# THE PROBLEM
Note each line of the listing that contains the string "from", and copy it.

───── SUPPLIED INFORMATION ─────

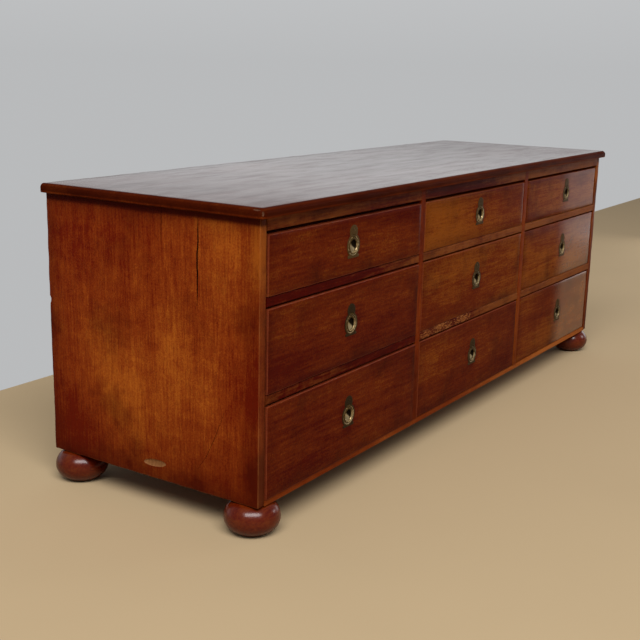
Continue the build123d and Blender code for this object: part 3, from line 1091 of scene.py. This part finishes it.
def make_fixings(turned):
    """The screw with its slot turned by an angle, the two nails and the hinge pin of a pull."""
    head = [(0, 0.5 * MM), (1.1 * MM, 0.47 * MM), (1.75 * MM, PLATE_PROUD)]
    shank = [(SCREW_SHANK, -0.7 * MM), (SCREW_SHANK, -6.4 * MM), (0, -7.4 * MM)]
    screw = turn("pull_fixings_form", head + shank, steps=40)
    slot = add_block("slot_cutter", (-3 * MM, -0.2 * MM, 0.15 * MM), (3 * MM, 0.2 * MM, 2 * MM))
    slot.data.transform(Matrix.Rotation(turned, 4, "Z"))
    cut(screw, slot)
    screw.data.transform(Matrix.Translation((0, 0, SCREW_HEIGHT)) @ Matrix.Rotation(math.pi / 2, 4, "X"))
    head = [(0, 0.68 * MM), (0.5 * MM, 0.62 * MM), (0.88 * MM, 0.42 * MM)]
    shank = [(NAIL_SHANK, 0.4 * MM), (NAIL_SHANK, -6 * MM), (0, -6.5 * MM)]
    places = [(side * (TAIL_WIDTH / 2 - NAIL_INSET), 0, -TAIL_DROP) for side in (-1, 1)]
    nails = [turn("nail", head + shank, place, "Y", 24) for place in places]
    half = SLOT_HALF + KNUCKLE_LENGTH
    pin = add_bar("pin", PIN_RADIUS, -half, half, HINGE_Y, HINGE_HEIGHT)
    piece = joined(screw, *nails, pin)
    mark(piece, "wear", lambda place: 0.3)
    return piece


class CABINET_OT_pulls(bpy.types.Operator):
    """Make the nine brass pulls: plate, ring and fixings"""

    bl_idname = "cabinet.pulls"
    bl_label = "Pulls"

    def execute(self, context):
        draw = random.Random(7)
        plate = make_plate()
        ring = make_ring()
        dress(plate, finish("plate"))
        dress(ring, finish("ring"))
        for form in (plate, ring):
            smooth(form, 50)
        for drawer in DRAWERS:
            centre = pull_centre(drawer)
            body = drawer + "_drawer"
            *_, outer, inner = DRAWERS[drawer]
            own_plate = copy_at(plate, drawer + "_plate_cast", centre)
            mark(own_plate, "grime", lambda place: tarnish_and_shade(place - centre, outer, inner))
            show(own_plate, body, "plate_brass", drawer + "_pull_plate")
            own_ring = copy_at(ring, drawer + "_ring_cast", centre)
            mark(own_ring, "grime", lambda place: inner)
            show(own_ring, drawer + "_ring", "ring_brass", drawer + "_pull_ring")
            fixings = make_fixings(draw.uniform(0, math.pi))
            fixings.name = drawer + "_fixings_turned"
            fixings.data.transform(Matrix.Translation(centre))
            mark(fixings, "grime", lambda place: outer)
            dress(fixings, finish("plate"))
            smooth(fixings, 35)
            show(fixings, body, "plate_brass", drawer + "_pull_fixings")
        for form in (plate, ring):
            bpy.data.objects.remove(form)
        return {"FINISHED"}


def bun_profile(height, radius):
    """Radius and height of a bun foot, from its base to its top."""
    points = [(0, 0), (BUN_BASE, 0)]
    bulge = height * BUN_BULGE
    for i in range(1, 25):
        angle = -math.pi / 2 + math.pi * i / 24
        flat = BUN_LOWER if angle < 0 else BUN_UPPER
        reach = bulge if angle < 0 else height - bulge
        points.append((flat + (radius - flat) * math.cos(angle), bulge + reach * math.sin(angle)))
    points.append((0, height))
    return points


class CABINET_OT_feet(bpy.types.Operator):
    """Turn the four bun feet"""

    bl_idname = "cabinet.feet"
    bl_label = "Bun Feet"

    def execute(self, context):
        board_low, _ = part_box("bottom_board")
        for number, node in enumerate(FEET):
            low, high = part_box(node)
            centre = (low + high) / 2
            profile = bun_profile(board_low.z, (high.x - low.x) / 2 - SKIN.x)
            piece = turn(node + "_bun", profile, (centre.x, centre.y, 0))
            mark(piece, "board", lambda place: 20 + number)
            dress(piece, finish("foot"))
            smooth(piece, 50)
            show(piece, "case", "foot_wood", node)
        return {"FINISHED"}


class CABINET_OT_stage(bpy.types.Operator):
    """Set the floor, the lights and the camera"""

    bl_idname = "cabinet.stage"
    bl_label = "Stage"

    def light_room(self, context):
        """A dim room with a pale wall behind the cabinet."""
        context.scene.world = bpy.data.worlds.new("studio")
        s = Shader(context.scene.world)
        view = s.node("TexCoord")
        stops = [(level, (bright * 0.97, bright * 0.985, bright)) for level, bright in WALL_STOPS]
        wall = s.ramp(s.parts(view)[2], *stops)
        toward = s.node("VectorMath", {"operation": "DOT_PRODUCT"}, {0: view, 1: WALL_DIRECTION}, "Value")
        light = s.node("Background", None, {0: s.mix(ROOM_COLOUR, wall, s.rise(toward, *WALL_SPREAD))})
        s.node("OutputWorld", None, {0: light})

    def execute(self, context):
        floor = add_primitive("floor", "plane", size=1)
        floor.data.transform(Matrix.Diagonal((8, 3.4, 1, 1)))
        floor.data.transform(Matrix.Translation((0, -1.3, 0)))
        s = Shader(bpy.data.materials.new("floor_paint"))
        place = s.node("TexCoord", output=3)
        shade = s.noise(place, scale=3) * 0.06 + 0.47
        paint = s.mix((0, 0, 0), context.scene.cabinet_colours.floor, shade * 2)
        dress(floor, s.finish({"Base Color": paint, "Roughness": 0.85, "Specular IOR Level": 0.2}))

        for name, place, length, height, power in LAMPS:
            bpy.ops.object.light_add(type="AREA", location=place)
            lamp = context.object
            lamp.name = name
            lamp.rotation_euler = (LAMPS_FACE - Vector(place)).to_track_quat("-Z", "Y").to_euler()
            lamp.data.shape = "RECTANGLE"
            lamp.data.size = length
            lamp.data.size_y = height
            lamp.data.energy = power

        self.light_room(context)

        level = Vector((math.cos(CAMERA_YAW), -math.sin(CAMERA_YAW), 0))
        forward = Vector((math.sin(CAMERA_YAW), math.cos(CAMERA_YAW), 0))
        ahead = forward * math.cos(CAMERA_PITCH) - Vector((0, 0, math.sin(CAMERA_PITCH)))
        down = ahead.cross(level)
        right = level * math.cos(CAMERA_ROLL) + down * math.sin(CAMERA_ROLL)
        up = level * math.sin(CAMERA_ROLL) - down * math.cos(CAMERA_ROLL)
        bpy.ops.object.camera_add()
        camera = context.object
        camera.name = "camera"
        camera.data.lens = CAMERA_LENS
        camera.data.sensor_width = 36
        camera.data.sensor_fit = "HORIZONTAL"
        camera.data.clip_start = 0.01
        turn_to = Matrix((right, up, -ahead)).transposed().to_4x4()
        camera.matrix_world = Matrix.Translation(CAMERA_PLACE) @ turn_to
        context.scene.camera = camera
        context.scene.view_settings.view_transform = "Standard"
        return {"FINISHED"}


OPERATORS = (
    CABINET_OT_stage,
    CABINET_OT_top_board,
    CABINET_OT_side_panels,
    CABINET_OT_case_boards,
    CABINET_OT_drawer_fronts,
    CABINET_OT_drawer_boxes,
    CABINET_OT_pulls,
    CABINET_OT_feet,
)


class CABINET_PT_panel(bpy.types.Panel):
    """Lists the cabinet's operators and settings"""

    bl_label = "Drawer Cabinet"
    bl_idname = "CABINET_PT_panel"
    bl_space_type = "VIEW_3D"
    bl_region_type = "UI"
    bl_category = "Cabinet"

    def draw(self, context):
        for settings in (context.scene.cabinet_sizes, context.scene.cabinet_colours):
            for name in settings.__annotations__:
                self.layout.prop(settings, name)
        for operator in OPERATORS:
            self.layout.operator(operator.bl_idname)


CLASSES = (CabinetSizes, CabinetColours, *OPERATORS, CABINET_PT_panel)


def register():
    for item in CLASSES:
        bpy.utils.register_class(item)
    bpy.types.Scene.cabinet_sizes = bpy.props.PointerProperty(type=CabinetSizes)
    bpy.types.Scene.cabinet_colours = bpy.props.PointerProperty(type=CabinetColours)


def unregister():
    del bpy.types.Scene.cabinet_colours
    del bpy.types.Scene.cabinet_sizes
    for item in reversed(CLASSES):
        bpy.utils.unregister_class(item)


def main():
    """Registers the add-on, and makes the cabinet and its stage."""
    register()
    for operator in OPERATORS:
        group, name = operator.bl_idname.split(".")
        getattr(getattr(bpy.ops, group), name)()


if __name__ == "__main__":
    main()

─────

# ANSWER TO THE TASK
Continue the build123d and Blender code for this object: part 3, from line 1091 of scene.py. This part finishes it.
    """Radius and height of a bun foot, from its base to its top."""